Под влиянием таких мыслей Лабзин задумал издавать «христианский журнал», какого ни на каком языке еще тогда не было.

— Если позволяется писать против религии, — говорил он, то тем больше нельзя запретить писать за религию.

Сознание в необходимости такого издания укрепилось еще более, когда переводчику Рейналя — известного вольнодумца — выдана была субсидия и книга издана на казенный счет [207]. Предпринимая издание, Лабзин и Тимковский согласились: первый писать против неверия и разврата, а второй, по своему положению цензора — помогать ему всеми силами. He скрывая от себя, что предприятие это может навлечь много хлопот, они рассчитывали «на благость правительства и свободу, которую дарует оно умам и сердцам». Им казалось, что «опасение, в другое время основательное, ныне будет уже излишнее; что всякому дозволено приносить пользу своим соотчичам, чем кто может; что в христианской нации христианину о христианстве рассуждать и говорить можно, и разве против оного, а не в пользу оного писать возбранено быть может» [208]. Но если бы предположения их оказались ошибочными и они встретили бы затруднения, то все-таки решились преодолевать их до времени, лишь бы только иметь возможность следить за всеми сочинениями, направленными против религии, и писать в защиту ее.

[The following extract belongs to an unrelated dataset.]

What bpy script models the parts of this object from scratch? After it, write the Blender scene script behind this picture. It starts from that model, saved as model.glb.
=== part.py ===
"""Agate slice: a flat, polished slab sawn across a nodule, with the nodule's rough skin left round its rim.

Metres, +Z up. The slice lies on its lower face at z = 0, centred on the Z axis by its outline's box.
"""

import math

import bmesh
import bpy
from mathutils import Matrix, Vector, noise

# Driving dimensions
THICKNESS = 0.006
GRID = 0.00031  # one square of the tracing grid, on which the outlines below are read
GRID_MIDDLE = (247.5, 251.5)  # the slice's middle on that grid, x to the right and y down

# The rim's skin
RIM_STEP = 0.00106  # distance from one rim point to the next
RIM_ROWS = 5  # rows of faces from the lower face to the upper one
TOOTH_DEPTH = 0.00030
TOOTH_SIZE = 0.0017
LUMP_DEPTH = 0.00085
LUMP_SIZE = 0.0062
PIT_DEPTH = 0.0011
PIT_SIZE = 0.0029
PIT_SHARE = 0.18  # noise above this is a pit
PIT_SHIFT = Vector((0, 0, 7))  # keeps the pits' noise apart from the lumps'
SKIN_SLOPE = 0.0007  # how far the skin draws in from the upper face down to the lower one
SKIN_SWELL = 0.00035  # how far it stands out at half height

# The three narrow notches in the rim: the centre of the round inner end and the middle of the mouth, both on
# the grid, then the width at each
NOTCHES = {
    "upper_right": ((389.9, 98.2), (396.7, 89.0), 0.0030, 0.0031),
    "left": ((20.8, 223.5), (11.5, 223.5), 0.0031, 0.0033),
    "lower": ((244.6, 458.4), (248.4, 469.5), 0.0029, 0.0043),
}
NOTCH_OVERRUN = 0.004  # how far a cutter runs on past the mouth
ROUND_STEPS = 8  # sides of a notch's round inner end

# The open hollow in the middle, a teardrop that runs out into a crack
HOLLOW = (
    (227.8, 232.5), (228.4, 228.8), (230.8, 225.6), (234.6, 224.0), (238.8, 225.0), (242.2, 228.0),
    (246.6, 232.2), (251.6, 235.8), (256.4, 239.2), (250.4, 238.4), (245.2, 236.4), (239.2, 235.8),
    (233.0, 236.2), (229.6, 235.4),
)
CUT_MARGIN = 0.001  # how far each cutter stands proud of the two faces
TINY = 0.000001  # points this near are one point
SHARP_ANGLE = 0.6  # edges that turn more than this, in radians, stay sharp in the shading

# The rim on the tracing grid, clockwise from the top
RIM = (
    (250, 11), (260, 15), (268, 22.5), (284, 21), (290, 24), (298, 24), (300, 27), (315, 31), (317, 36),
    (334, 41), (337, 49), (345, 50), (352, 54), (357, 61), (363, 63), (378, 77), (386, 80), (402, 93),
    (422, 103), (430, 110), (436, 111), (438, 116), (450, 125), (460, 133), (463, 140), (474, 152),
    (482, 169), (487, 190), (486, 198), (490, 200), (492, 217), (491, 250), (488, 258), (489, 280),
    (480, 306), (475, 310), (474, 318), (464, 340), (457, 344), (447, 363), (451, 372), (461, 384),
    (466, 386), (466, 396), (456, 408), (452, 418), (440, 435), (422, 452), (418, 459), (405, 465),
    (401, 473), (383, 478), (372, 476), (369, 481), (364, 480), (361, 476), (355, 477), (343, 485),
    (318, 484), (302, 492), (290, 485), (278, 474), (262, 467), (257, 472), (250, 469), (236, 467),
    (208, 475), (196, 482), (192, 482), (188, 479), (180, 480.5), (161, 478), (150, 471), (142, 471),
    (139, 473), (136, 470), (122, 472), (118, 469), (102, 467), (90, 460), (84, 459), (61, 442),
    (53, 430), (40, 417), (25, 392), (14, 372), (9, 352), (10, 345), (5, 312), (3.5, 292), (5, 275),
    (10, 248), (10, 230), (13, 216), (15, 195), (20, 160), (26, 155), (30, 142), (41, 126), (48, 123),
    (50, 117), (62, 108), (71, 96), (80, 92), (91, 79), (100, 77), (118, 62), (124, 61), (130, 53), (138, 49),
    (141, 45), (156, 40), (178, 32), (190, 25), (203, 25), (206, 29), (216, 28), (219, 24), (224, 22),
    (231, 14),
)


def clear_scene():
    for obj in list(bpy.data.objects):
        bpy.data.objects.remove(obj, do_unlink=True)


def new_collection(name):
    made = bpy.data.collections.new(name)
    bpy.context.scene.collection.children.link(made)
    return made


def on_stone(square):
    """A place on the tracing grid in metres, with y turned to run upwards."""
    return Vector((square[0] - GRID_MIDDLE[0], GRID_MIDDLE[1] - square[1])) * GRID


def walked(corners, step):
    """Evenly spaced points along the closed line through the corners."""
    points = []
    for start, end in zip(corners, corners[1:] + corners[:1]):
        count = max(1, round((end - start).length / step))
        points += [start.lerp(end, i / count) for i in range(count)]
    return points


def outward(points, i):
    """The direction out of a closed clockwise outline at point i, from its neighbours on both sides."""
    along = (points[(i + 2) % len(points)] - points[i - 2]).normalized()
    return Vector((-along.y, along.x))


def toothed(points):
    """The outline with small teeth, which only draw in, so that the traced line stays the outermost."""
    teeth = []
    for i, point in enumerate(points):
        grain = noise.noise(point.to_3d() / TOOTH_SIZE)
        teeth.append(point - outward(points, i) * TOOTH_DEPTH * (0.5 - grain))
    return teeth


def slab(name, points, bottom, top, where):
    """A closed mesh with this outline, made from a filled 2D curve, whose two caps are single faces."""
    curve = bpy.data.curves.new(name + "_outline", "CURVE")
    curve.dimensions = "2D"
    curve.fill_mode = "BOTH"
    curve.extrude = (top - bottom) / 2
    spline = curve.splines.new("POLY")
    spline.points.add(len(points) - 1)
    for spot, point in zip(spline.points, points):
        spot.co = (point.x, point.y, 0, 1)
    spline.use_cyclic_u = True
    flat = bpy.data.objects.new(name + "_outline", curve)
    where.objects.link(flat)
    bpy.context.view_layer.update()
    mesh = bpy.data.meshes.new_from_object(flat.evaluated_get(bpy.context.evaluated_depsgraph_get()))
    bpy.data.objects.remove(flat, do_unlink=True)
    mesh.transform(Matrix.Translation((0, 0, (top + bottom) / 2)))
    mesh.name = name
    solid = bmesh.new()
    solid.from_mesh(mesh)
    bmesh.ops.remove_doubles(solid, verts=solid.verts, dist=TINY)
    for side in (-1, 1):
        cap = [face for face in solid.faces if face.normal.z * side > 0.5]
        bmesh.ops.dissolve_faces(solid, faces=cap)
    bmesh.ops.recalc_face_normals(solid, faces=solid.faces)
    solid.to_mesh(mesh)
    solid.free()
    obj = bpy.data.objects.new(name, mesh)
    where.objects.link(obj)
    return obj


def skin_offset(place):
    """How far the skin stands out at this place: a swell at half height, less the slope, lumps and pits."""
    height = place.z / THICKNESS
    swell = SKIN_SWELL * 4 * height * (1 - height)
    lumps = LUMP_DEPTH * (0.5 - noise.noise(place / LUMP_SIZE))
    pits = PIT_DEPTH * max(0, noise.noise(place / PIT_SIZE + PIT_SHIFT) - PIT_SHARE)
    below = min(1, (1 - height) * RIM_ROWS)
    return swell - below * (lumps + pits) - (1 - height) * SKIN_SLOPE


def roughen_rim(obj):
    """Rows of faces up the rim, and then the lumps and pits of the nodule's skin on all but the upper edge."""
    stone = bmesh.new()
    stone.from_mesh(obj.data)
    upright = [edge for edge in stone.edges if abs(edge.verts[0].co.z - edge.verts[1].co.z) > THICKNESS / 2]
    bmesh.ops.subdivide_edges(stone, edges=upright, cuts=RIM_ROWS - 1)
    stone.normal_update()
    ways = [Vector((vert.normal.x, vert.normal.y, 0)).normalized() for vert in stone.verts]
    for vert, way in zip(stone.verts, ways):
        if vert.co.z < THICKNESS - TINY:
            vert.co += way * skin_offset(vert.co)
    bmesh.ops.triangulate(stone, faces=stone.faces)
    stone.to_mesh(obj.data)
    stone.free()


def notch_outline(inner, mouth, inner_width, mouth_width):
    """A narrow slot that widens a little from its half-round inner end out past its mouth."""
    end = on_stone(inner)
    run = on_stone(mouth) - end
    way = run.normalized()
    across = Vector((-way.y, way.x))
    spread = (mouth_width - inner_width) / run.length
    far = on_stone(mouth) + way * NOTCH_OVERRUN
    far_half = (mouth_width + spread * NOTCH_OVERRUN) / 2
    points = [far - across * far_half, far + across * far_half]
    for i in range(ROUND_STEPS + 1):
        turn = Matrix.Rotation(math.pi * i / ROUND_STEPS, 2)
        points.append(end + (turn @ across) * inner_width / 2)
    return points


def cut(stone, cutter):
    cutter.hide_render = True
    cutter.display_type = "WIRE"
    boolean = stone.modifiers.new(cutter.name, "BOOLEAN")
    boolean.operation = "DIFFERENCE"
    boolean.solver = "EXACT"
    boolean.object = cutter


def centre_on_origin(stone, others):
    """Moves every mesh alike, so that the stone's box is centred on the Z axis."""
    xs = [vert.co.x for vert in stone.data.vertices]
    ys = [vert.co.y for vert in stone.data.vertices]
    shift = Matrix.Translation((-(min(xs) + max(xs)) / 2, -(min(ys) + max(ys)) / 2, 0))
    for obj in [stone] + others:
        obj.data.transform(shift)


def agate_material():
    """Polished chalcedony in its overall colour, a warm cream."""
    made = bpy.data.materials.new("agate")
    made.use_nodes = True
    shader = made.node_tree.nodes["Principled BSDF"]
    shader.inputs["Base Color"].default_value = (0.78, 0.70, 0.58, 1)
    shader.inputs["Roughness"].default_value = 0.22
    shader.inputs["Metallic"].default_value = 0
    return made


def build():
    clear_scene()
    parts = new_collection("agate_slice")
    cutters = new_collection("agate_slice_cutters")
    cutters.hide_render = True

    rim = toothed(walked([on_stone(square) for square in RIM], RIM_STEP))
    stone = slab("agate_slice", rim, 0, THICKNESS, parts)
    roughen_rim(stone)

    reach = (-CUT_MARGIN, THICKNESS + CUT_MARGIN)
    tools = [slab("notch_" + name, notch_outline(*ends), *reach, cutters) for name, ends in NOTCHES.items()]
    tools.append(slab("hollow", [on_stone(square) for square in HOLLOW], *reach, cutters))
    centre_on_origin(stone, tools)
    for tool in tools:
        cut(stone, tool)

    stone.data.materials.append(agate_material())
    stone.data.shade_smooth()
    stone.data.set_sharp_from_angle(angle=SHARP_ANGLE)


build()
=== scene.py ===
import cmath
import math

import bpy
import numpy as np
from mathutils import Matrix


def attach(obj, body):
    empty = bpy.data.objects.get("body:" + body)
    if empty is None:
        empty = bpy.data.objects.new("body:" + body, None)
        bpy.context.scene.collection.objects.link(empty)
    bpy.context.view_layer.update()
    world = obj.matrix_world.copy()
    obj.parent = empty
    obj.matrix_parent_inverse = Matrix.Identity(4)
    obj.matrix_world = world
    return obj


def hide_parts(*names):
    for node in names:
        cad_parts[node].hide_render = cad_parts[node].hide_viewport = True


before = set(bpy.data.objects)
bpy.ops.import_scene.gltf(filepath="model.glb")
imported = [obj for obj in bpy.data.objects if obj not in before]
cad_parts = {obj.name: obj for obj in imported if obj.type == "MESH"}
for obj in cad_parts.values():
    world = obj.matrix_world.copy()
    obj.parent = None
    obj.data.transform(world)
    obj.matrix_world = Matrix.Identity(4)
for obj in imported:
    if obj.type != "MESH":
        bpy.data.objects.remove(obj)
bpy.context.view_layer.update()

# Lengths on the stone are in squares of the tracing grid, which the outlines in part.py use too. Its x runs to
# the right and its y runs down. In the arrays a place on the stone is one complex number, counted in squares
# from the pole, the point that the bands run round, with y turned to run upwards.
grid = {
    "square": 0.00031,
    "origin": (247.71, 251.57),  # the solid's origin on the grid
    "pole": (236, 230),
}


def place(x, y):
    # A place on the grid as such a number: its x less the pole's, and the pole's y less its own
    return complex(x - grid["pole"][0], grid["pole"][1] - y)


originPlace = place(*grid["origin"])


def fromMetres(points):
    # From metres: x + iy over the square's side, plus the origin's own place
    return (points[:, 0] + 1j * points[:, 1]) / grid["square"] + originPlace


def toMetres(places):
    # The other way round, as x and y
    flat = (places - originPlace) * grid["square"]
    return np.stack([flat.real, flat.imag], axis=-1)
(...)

Прежде всего подобное издание должно было стать в полную зависимость от духовенства, которое, не принимая никакого литературного участия в обсуждении вопросов религии, могло сильно тормозить дело.

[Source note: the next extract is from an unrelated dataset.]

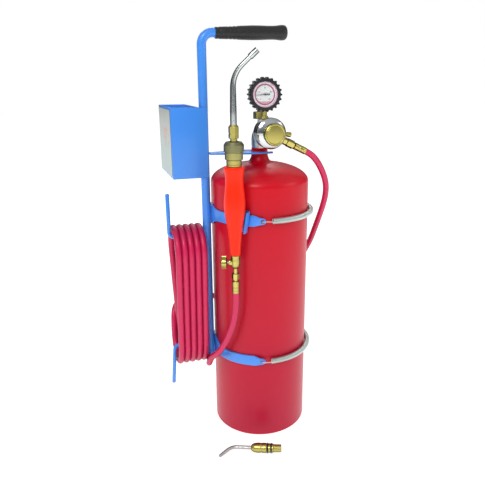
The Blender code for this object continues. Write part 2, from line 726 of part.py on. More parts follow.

В указе Сенату 9-го февраля 1802 года было сказано: «Что принадлежит до книг церковных и вообще к вере относящихся в издании их поступать на точном основании указа 27-го июля 1787 года, коим запрещается в частных типографиях печатать церковные или к священному писанию, вере, либо толкованию закона и святости относящиеся книги. Таковые должны быть печатаны в Синодской или иных типографиях, под ведомством Синода состоящих, или же от комиссии народных училищ с Высочайшего дозволения изданы и впредь издаваемы будут» [209].

На этом основании в цензурном уставе 9-го июля 1804 года была включена 8-я статья, по которой «все сочинения до веры относящиеся и подлежащие печатанию в духовных типографиях должны быть рассматриваемы духовной цензурой, находящейся под ведением Св.Синода и епархиальных архиереев».

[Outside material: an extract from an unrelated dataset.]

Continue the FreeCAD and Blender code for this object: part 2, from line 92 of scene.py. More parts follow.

Указ 1787 года и учреждение для духовных книг особой специальной цензуры в Московском Донском монастыре служили огромным препятствием для их издания и распространения. Присылка рукописей из всей России в Москву и печатание их в одних синодальных типографиях, естественно, были большими затруднениями для издателей. Были примеры, что книги не выпускались потому, что в них находились идеи противные философии Вольфа или богословию Буддея, которые тогда преподавались во всех наших духовных училищах. Нередко случалось, что весьма хорошие религиозно-нравственные сочинения не пропускались цензурой потому, что были написаны или переведены светскими лицами, тогда как духовенство, само не писавшее ничего, находило, что только оно одно и может издавать духовные книги.

Все эти обстоятельства и затруднения заставляли Лабзина устранить свое издание от духовной цензуры, и он успел в этом, хотя и не без некоторых затруднений.

Во второй половине XVIII столетия появилось много сочинений о религии, изданных светскими людьми и напечатанных в частных типографиях. Сначала правительство не обращало на это особенного внимания, видело в них даже некоторый противовес распространившейся тогда философии и учению энциклопедистов, но вспыхнувшая французская революция вызвала иной взгляд на эти книги. В них стали находить попытки к распространению учения, чуждого вере и истинам, почерпаемым единственно из чистейшего учения Иисуса Христа.